What a fruitless manipulative tragedy. It makes me so damn angry.

And I can’t be too strong in my judgement because I was a part of that ugliness myself. I believed I was supposed to for so long. But I always had conflict with it. For many years I did my best to tow the middle line and answer with an explanation of the arguments rather than honestly share my view. I know what it’s like to be caught up and struggle with such beliefs. But it was so much more about the insecurity of my constructs than it ever was about the people I may be hurting. Eventually the fear lost. And love won out.

That’s my invitation for Young Life. One that has been extended many times before.

And nobody would be surprised that many if not most college students and many staff members themselves, don’t actually believe the ministry’s policy. That’s not a surprise to any Area Director and it’s why there is so much urgency and anxiety to build hard lines around it. If you’re a safe person you’ve had this confided in you by numerous people. Young Life will not be able to hold onto this policy. No matter how hard or for how long, it won’t last in the end. And the fear of the donor pushback is so, so real. But you cannot serve two masters.

This is just a small part of why I hope what has happened at Duke continues to happen elsewhere. It hopefully forces a stronger consideration and that is a good, good thing. There needs to be social costs for such views. It is a matter of life and death and being casual about it is not enough.

Let me tell ya, I’ve been involved in ministries that turn gay people and their allies away and I’ve been involved in ministries that love and include and grow and celebrate all variants of God’s beautifully diverse creation. Take a guess at which one is healthier, holier, more honest, more open, more vulnerable and more beautiful. It is telling to me that of all the hundreds of leaders I knew in college how few still hold to those beliefs. In my conversations, I can tell you honestly, it messed a lot of us up. Never intentionally of course. But it wasn’t open or honest enough for the challenges we all would face. It taught us to compete with all things rather than see them and learn from them honestly and so most left faith behind entirely because what was modeled and offered was too small and abusive of the truth made very apparent otherwise. We were given a competing ideology rather than the eyes of Christ. As Fr. Rohr has put it, instead of leading us to see God in new and surprising places, it too often led us to confine God inside our place, or in this case Young Life’s place.

I don’t claim to speak for every Young Life leader who ever was here. I still know many who would not agree with me AT ALL. I freaking love and get along with several. Nor do I think they are bad people. But especially in regards to this policy, I do believe they are upholding a bad thing.

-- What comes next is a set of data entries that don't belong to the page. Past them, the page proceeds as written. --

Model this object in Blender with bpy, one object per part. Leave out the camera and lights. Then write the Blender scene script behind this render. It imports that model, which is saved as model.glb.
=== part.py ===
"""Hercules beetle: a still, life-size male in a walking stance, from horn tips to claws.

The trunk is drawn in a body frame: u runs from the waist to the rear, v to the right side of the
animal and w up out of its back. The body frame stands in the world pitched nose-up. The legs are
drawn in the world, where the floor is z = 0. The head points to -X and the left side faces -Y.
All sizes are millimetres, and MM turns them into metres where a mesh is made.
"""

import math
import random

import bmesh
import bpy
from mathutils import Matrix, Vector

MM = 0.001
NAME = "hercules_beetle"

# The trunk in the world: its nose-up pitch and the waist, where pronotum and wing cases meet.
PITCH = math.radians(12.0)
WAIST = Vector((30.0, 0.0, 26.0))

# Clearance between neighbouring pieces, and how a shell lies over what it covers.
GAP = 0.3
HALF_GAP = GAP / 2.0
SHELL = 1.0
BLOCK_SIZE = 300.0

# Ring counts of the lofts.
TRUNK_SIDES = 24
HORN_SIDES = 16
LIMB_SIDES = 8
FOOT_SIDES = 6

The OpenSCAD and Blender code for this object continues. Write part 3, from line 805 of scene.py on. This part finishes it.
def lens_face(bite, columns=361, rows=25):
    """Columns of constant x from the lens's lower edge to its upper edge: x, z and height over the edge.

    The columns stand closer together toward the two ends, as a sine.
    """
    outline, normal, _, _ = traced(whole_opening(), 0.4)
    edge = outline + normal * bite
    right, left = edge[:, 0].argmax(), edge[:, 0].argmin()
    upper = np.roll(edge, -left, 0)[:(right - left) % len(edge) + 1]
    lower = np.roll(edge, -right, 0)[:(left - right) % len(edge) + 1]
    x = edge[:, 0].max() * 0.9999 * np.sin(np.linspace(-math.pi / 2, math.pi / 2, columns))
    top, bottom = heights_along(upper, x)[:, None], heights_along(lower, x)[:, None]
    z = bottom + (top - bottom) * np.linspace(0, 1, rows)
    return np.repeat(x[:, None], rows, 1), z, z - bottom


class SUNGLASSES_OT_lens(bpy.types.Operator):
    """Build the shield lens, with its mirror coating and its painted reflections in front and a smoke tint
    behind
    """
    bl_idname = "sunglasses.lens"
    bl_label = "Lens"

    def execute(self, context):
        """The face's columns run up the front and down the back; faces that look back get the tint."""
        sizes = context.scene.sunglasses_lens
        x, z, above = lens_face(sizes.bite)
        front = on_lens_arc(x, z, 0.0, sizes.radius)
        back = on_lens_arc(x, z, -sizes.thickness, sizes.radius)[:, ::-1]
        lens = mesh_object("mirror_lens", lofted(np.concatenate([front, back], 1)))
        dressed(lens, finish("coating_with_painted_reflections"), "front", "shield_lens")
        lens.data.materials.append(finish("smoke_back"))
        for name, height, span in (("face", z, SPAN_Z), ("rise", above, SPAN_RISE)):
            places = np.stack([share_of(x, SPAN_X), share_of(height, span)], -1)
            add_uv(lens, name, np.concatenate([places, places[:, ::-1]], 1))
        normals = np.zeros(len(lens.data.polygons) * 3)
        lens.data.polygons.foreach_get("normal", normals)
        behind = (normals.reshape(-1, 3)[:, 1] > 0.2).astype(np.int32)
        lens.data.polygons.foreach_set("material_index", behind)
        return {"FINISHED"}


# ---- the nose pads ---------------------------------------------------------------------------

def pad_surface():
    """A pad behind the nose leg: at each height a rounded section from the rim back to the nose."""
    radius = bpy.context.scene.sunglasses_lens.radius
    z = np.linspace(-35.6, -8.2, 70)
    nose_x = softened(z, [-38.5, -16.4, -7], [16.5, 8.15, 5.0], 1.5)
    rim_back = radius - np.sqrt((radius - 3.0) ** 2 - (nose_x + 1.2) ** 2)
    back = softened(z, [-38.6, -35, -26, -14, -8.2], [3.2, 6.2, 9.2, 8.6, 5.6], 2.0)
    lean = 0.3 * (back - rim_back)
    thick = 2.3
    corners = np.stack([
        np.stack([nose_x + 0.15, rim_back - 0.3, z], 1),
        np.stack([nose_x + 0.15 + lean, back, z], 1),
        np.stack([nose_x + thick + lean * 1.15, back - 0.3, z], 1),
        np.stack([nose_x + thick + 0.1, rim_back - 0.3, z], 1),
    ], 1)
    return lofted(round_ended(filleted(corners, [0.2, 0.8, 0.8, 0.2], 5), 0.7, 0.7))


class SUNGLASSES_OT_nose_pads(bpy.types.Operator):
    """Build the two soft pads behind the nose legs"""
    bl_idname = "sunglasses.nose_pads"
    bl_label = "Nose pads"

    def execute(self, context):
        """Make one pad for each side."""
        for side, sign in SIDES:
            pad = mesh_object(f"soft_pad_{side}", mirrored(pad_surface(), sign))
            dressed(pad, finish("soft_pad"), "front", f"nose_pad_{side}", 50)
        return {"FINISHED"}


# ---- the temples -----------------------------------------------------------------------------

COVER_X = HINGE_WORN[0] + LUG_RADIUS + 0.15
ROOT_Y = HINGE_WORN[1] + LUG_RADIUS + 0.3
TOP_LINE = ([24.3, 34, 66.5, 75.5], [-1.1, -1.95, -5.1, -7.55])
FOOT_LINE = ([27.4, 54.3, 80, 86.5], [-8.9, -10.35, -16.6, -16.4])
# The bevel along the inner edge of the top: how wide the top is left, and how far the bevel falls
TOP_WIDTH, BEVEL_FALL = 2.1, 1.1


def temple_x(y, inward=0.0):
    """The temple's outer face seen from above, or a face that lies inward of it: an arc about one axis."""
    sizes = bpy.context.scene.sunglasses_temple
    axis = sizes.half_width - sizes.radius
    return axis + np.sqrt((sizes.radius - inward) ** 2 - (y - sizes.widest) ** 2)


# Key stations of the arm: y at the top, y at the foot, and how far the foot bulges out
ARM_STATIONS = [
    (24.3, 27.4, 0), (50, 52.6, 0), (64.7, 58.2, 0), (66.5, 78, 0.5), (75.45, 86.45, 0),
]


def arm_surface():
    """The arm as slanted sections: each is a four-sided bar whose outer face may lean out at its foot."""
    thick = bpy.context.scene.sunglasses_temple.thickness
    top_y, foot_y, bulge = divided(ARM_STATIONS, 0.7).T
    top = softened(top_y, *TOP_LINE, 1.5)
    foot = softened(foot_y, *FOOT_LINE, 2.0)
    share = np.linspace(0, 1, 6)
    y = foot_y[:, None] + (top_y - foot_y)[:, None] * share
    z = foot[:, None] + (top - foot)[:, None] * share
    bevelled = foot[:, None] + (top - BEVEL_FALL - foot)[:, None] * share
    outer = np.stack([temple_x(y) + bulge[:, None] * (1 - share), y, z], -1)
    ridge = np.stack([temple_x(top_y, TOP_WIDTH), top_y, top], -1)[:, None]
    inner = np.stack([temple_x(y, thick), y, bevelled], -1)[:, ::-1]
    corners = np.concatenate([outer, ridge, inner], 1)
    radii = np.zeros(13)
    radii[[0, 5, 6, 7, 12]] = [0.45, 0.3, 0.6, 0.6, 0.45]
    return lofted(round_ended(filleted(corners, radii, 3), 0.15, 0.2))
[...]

You will know them by their fruit. Young Life is a blessed ministry no doubt. I still see great fruit in their work. Even with all my differences in theology and practice. But hear this very clearly: The fruit of any anti-LGBT policy is wicked. It’s broken churches, broken families, homeless youth, depressed youth, suicidal youth, dead youth. The fruit is so observably rotten. And it must end.

If you are still involved with Young Life, insert yourself into this conversation. Ask your leaders, ask your Area Directors, ask your Regional Directors. Acquaint yourself with the work they are doing and offer resources that familiarize them with the work of those who have seen out of such thinking. In other words, don’t just read the book they recommend, read the scary books too.

I want Young Life to have courage in this. Not to conform to the world as it may seem like I’m asking, but to love God’s people. To awaken to the hour that has already long passed.

And I want them to be challenged over and over because I believe love and awareness will win in the end.

I get it, I know what it’s like to be in such a place. It’s not lost on me. But understand if you’re not welcome because of who you are, it will never be your loss. Your ministry doesn’t end because those who raised you reject you and all the beautiful things that God is teaching you. Those just aren’t your people. Love carries on and it is beautiful and free. You can still be thankful and sing a different song.

And I will be your people when they won’t be. There are many, more than you have imagined, of us who can say the same.

I’m always available to talk about this and share of my own journey.

Grace & Peace,

5 thoughts on “So how do I feel about Young Life these days?

  1. Hey Devon, I appreciate this post and wanted to know your thoughts on another question. Someone told me once that YL does not hire gay people even who chose celibacy / opposite sex marriage. So regardless of that person’s agreement on doctrine, just being attracted to the same sex is disqualifying from employment. That seems really, really harsh, and it would position YL further to the right than a lot of other similar orgs on this topic. Is this true? And are there any out gay people at YL?

    1. I’m not aware of that specification, but I’d lean on saying that’s not an official policy. They have a 24hr Human resource line that could answer that depending on the level of your curiosity. But no, that specificity was never made clear to me.

  2. Hi Devon 🙂 I randomly came across this and I’m glad I did!! I was a YL Capernaum leader in college and so much of it was great and I gained irreplaceable friends. However, I completely agree with your grievances; I feel the exact same way. I have so many thoughts about this and I know a lot of other volunteer (especially younger student) leaders do as well but it just seems so hopeless since the higher ups don’t care. It’s so disappointing and anti-gospel to not embrace our LGBT friends and like you said, it’s quite frankly life or death. Thank you for your words!!!!

  3. Appreciate what you’ve expressed here. Though my story and journey are different, I’ve had to wrestle with my 15 years serving with Athletes in Action (part of Cru) and whether I could go back, what I’d do and say differently to college students to whom I ministered. This helped me. Hang in there!

  4. YL not just anti-gospel. It relies on white (Christian, straight, male) supremacist ideology – which always employs sacred texts to keep everyone else in their place of inferiority. Examine the history and recognize the pattern of white supremacist ideology that has used various sacred texts to denigrate indigenous people, enslaved black and brown people, women, the differently baled, and lgbtq folks. Call it out for what it is. Jesus turned the tables and said the first shall be last. Institutional Christianity has historically done the opposite. If one is not “saved”, one is inferior. Christianity is basically a supremacist religion that ignores the radical love and teachings of Jesus.